The study of interrelations between international politics and economics. Addresses the Bretton Woods institutions, differing political conceptions of international economic relations, trade, trade restrictions, trade agreements, global financial flows, migration, and exchange rates. Methods emphasize institutional analysis, historical analysis, accounting frameworks, and formal economic models.

Class description

This course provides an integrated approach to understanding some of the basic themes of the international political economy (IPE). A multi disciplinary perspective encompassing insights from the modern disciplines of history, sociology, politics and economics will be called upon to better understand and explain the process of globalization. The tension between market pressures to disperse or concentrate various forms of economic activity and state efforts to enhance or resist those pressures is a theme that will run throughout.
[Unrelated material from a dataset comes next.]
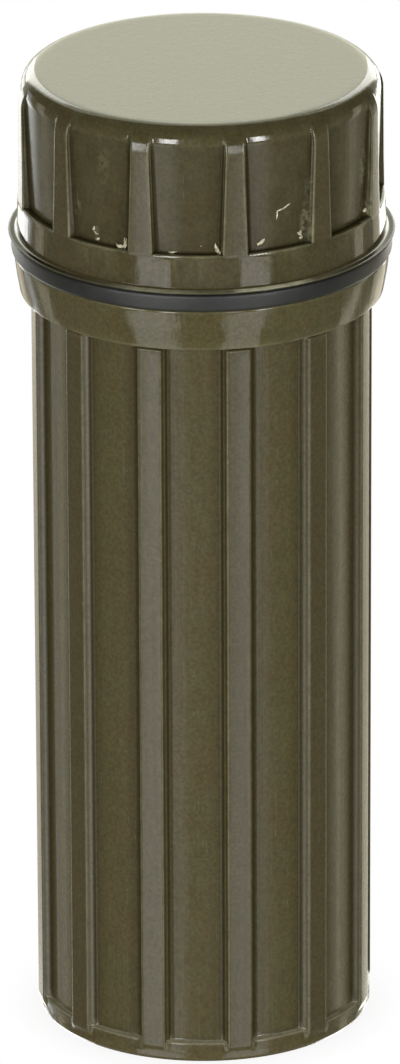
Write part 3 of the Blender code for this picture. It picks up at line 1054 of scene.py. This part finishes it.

Whether markets are embedded within or autonomous from political institutions depends on the theoretical perspective employed. An introduction to the economic liberal, realist, and Marxist/alternative perspectives will provide an overview of the underlying issues and competing ideologies that shape the global political economy.

Student learning goals

General method of instruction

Lecture.

Recommended preparation

None.

Class assignments and grading

Midterm, final, and a critical book review.

Written assignments and participation.


The information above is intended to be helpful in choosing courses. Because the instructor may further develop his/her plans for this course, its characteristics are subject to change without notice. In most cases, the official course syllabus will be distributed on the first day of class.